01 Nisan 2021

Ebû’l-Leys Semerkandî Hazretleri buyurur:

“(Bir infak esnâsında) veren, alana teşekkür edâsı içinde olmalıdır. Çünkü alanın nasîbi, dünyevî ihtiyacın giderilmesidir. Verenin nasîbi ise uhrevî ve sonsuz lûtuflar ile Cenâb-ı Hakk’ın rızâsıdır. Böyle olunca; veren, alandan daha kârlı durumdadır. Onun için de muhâtabına teşekkür etmelidir.”

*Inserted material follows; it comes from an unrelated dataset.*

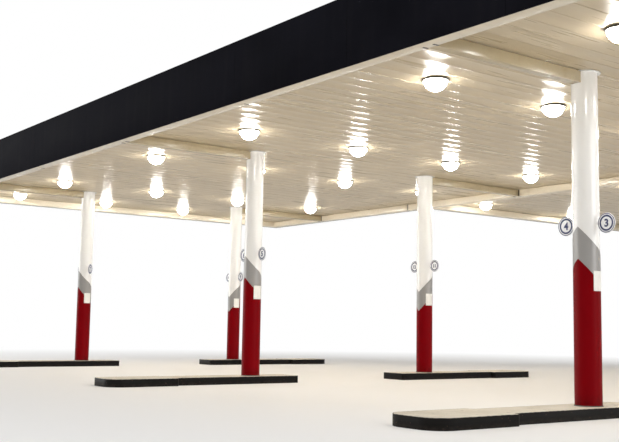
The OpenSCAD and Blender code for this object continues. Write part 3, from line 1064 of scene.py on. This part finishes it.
@dataclass
class Stage:
    """The pale floor, the soft light and the photograph's camera."""

    floor_reach: float = 160.0
    floor_sides: int = 64
    fade_start: float = 11.0
    fade_end: float = 27.0
    camera_place: Point = (18.440, -19.850, 1.2486)
    heading: float = math.radians(36.671)
    pitch: float = math.radians(6.227)
    roll: float = math.radians(0.969)
    focal_pixels: float = 975.83
    image_width: int = 619
    sensor_width: float = 36.0
    sight: float = 400.0
    sky_light: float = 0.46
    dim_side: Point = (0.42, -0.91, 0.0)
    dim_from: float = 0.5
    dim_to: float = 0.9
    dim_share: float = 0.1
    suns: tuple[tuple[str, float, Point, float], ...] = (
        ("key_sun", 0.8, (0.45, -0.72, 0.62), 35.0),
        ("left_sun", 0.9, (-0.85, -0.51, 0.13), 36.0),
        ("right_sun", 0.9, (0.96, 0.28, 0.13), 36.0),
    )

    def build(self) -> None:
        """Makes the floor, the world, the lights and the camera."""
        self.floor()
        self.world()
        for name, strength, towards, softness in self.suns:
            self.sun(name, strength, towards, softness)
        self.camera()

    def floor(self) -> None:
        """A wide pale floor that keeps the canopy's shadow and runs out to white for the camera."""
        s = Surface("studio_floor")
        grain = s.between(s.noise(3.0, 5), 0.3, 0.7, (0, 0.06))
        s.wear(Base_Color=s.over(tint("f3f1ee"), grain, "e9e7e2"), Roughness=0.85, Specular_IOR_Level=0.1)
        reach = s.add("ShaderNodeVectorMath", {0: s.place}, operation="LENGTH").outputs["Value"]
        far = s.between(reach, self.fade_start, self.fade_end)
        seen = s.add("ShaderNodeLightPath").outputs["Is Camera Ray"]
        white = s.add("ShaderNodeEmission", {"Color": WHITE, "Strength": 1.0})
        mixed = s.add("ShaderNodeMixShader", {
            0: s.maths("MULTIPLY", far, seen), 1: s.shader.outputs[0], 2: white.outputs[0]
        })
        s.fill(s.tree.nodes["Material Output"], {"Surface": mixed.outputs[0]})
        rim = [around((0, 0, 0), a, self.floor_reach) for a in circle(self.floor_sides)]
        Mesher().add(rim, [range(len(rim))]).piece("studio_floor", s.material)

    def world(self) -> None:
        """White to the camera and in reflections, and a plain level of light on the object."""
        world = bpy.data.worlds.new("studio")
        bpy.context.scene.world = world
        world.use_nodes = True
        t = Tree(world.node_tree)
        rays = t.add("ShaderNodeLightPath").outputs
        seen = t.maths("MAXIMUM", rays["Is Camera Ray"], rays["Is Glossy Ray"])
        seen = t.maths("MAXIMUM", seen, rays["Is Transmission Ray"])
        level = t.between(seen, 0.0, 1.0, (self.sky_light, 1.0))
        way = t.add("ShaderNodeTexCoord").outputs["Generated"]
        facing = t.add("ShaderNodeVectorMath", {0: way, 1: self.dim_side}, operation="DOT_PRODUCT")
        dim = t.between(facing.outputs["Value"], self.dim_from, self.dim_to, (1.0, self.dim_share))
        strength = t.maths("MULTIPLY", level, t.maths("MAXIMUM", dim, seen))
        t.fill(t.tree.nodes["Background"], {"Strength": strength, "Color": WHITE})

    def sun(self, name: str, strength: float, towards: Point, softness: float) -> None:
        """A soft distant lamp.

        Args:
            name: Its name.
            strength: Its strength on a surface that faces it.
            towards: The direction from the canopy to the lamp.
            softness: Its apparent size in degrees.
        """
        lamp = bpy.data.lights.new(name, "SUN")
        lamp.energy, lamp.angle = strength, math.radians(softness)
        thing = link(name, lamp)
        thing.rotation_mode = "QUATERNION"
        thing.rotation_quaternion = Vector(towards).to_track_quat("Z", "Y")

    def camera(self) -> None:
        """The camera at the photograph's place, direction and focal length."""
        look = Vector((
            -math.cos(self.heading) * math.cos(self.pitch),
            math.sin(self.heading) * math.cos(self.pitch),
            math.sin(self.pitch),
        ))
        level = Vector((math.sin(self.heading), math.cos(self.heading), 0.0))
        upright = level.cross(look)
        right = level * math.cos(self.roll) + upright * math.sin(self.roll)
        up = -level * math.sin(self.roll) + upright * math.cos(self.roll)
        data = bpy.data.cameras.new("camera")
        data.sensor_width, data.clip_end = self.sensor_width, self.sight
        data.lens = self.focal_pixels / self.image_width * self.sensor_width
        thing = link("camera", data)
        turn = Matrix((right, up, -look)).transposed().to_4x4()
        thing.matrix_world = Matrix.Translation(Vector(self.camera_place)) @ turn
        bpy.context.scene.camera = thing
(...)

Nitekim bizler, bu nezâket ve zarâfeti büyüklerimizden görmüştük. Merhum pederim Mûsâ Efendi -rahmetullâhi aleyh-, birine herhangi bir ikramda bulunacağı zaman, o ikramın muhtaçtan önce Allâh’ın kudret eline geçeceği şuuruyla, büyük bir nezâket ve titizlik gösterirdi. Verilecek meblâğı bir zarfa koyar, üzerine de; “Muhterem, filân efendi! Hediyemizi kabul ettiğiniz için teşekkür ederiz…” şeklinde, son derece zarif ifadeler nakşederek takdim ederdi.